FDF’s Ian Wright: Brexit delay ‘poorly timed’

By James Ridler contact

- Last updated on GMT

Ian Wright called the date for the UK to leave the EU was 'poorly timed' for the food and drink industry
Ian Wright called the date for the UK to leave the EU was 'poorly timed' for the food and drink industry
The Government’s decision to postpone Brexit to 31 October has been ‘poorly timed’ and will put food security at risk, according to Food and Drink Federation (FDF) chief executive Ian Wright.

Speaking at a meeting with the Commons International Trade Select Committee (24 July), Wright highlighted the date for the UK’s departure from the EU was a pivotal moment in the run-up to the industry’s biggest selling period – Christmas and the holidays.

“All frozen and chilled warehouse space was taken two years ago, because people book it up for their Christmas and holiday campaigns, so from the point of view of stockpiling, it’s virtually impossible to do,”​ Wright told committee members.

He also drew attention to the cost the food and drink industry has had to weather as part of stockpiling preparations for the original Brexit date of 29 March and the first extension to 12 April.

Brexit costs in the system

“There will be costs of a no-deal Brexit delayed from 29 March and 12 April already in the system, both in terms of increased prices and, more likely, in terms of poorer returns to investors. That money to buy extra stock for stockpiling and to house it in warehouses has to come from somewhere and it won’t have been in the plans of members,”​ he added.

“Nobody can be ready and anybody that says they’re ready is probably misleading themselves. You can be prepared, but the level of preparedness has to be for the date that happens. Just because you prepared for 29 March or 12 April does not mean you are prepared for 31 October.”

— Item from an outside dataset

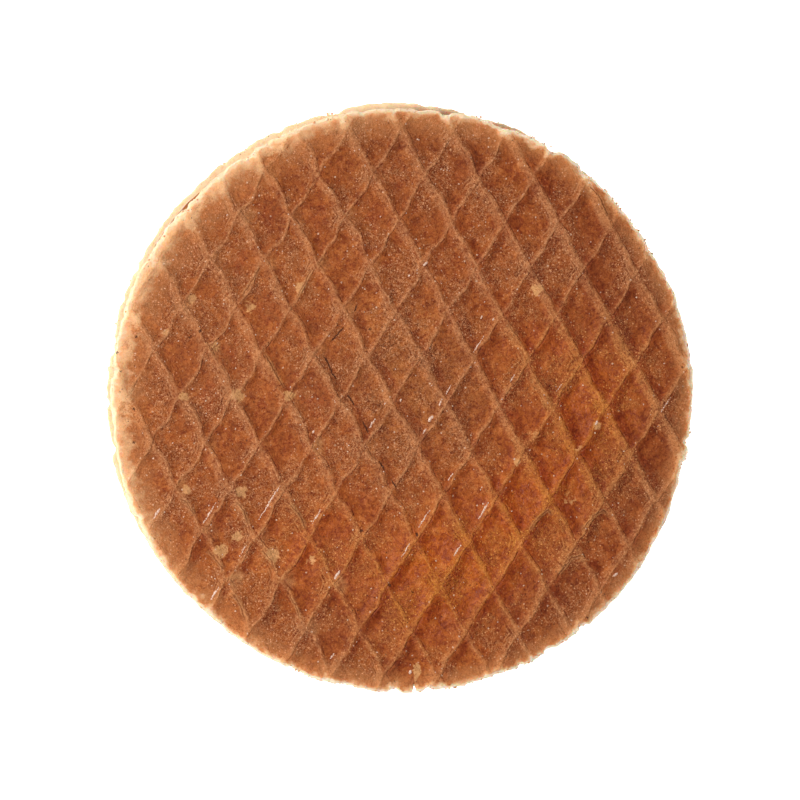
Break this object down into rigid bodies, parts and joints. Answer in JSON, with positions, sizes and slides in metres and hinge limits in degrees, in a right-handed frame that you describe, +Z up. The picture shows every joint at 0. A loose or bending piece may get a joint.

When questioned about the cost of a no-deal Brexit on food and drink, Wright pointed to a mid-single-digits increase in food prices, thanks to the UK’s reliance on imported food from October and into the winter months.

“In the middle of the summer, we’re probably importing less than 30% of our food, but when you get to the end of the summer that figure begins to rise quite sharply and it goes on rising,”​ said Wright. “Any disruption to the availability of those products will add to cost and will add to difficulties.”

Food businesses below the radar

While the FDF represents some 4,000 food and drink businesses, this does not cover the entire industry – estimated to clock in at about 7,000 to 8,000 companies. With this in mind, Wright was unable to give a figure of the true economic cost of a no-deal Brexit.

“A lot of those​ [businesses] are below the radar, so we don’t know what the impact on them would be,” ​he continued. “But, if for instance, if you’re importing Greek yogurt or feta cheese and your supply is disrupted more than a week, you’re probably going to go out of business, because your customers will find someone else ​[to supply to].

“Similarly, if you’re exporting, European customers are withdrawing orders from UK suppliers because we can’t guarantee continuity of supply.”